In all, Gobert will donate about $500,000, with $200,000 going towards part-time workers who are out of a job while the Jazz do not play home games. Families who need help in Oklahoma City and Utah will get $100,000 each, while families who need help in France, an area that has been hit particularly hard in recent days, will receive 100,000 euros. According to the release, a portion of the funds will go towards “childcare assistance to health care workers as well as for caregivers to the elderly.”
Gobert said the following in a statement:
“I am humbled by the tireless efforts and care of people around the globe for those affected by COVID-19, especially my own communities of Utah and France, in addition to my appreciation for the state of Oklahoma and my care there, and of course, my Utah Jazz family,” Gobert said.
“I know there are countless ways that people have been impacted. These donations are a small token that reflect my appreciation and support for all those impacted and are the first of many steps I will take to try and make a positive difference, while continuing to learn more about COVID-19 and educate others.

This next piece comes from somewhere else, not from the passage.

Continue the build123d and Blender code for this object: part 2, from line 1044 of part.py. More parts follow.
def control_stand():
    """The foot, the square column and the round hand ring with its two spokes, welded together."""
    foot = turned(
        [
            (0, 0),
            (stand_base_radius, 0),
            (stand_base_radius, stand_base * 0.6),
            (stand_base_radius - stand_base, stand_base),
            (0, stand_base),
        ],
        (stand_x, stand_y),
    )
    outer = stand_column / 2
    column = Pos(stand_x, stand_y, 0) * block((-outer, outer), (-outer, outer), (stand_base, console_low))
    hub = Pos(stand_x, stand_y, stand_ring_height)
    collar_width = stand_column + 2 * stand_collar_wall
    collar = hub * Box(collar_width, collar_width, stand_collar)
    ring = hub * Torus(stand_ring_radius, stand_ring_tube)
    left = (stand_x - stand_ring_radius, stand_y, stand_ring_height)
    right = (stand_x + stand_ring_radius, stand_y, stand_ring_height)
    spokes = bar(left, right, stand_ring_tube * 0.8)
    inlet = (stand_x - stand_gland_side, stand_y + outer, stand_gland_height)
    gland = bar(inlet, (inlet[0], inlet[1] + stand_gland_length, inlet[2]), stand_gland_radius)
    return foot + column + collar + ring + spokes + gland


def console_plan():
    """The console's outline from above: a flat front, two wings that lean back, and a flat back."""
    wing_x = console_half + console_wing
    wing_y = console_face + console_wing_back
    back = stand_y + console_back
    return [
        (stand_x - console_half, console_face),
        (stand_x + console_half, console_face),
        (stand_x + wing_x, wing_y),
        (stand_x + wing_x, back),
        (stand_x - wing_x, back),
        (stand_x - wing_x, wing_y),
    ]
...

Much gratitude, RG.”
With this gesture, Gobert becomes the latest NBA player to dedicate funds to helping those impacted by coronavirus to one extent or another. A host of players have also put up cash to support part-time arena workers who will not get paychecks with games put on hold, while Steph and Ayesha Curry put money towards children who won’t get consistent meals dude to school closures in Alameda County.